I began to envision what was in store for the neighborhood. The sight, smell and sound of a massive herd could take a lot of the enjoyment out of living in our rural community.
But things weren't as they seemed. It was a confusing time. It wasn't Texas cattle they were borrowing our 16 foot utility trailer to transport. They had worms! They had the big, long, wiggly red kind.
Now, some of you are probably thinking what a relief! But, let me tell you, as sure as the world it won't stop there. There are 6,000 of these things!
That was last week, there could be twice that many now. The new Texans have become the Bill Gateses of the worm industry. They've already bought out all the small-business owners within a 50-mile radius. If you want worms, pretty soon there will be only one way to get them. Our crafty little entrepreneurs will soon be flooding the airwaves with a jingle reminiscent of their old high-school cheering squad: "We got worms. Yes, we do. We got worms. How 'bout you?"
Our peaceful little community is changing, and it is happening so fast. With the monopoly they're trying to create there will be feds crawling all over this place. Ever since they drove that herd into town, our phone lines have been acting funny, as though they might be bugged; water pressure is low; and my dog crawls under the porch and whimpers all night long for no apparent reason.
Sure, they may be brought to trial, but can they really be stopped? It will be the most talked-about trial in the history of Texas: We Got Worms vs. the United States. I know we'll be subpoenaed to testify, probably for both sides. And what will we say?
We can't win either way. These are our neighbors. If we go against them they'll push their weight around. They'll steal our water. They might possibly even instigate a stampede to scare us into submission. Have you ever seen a spooked herd? It could get real ugly. Ever since those people moved in, I knew something wasn't quite right, but I never expected this. It's almost Stepfordlike; everything is fine until you question them.
One mean worm
Just a few days ago, almost as a show of defiance, they turned one of the mean ones loose. It attacked my hard drive and has caused untold destruction and misery.
On the other hand, if we cooperate with We Got Worms, the government will keep a file on us so thick that the authorities will have to haul it around in a wheelbarrow. It will be updated regularly with information they've gathered about where we go, who we see, whether we are smuggling worms over the border or not. Every time there's trouble they can't pin on anyone else, they will be at our doorstep.
Or, even worse, they'll have us under 24-hour surveillance, using black helicopters and high-tech unmanned drones circling the area gathering intelligence and recording our every move. We'll be on a constant heightened state of alert. There's no telling where it might end.
As a side issue, We Got Worms might interpret our cooperation with them as enthusiasm for the "business" and expect that we will be there for them when it comes time for the spring branding.
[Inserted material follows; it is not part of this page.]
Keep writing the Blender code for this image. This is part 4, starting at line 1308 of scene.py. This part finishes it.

I don't have time for that. Can you imagine how long it will take to get those things rounded up? Oh, if it had only been cattle. They are so much easier to control. At least cows don't burrow under the ground and disappear. Cows can be seen and heard, and you have to fence on only the top of the ground.
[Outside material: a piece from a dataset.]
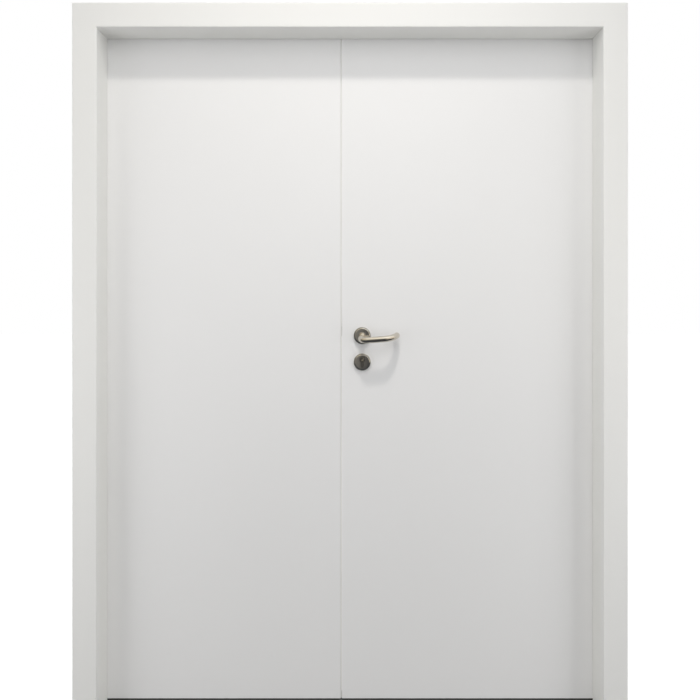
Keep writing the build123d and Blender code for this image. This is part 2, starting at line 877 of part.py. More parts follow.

As always, during times of stress and tribulation, I turn to the Bible for comfort and solace. But so far this time it hasn't worked. While poring over my Strong's Exhaustive Concordance, I found multiple entries for the word worm, but the majority of those referred to "their worm dieth not."
Another account tells the story of a worm smiting Jonah's entire gourd and sending him into intense depression.
I don't know what these scriptures mean exactly, but from my perspective it's not looking good.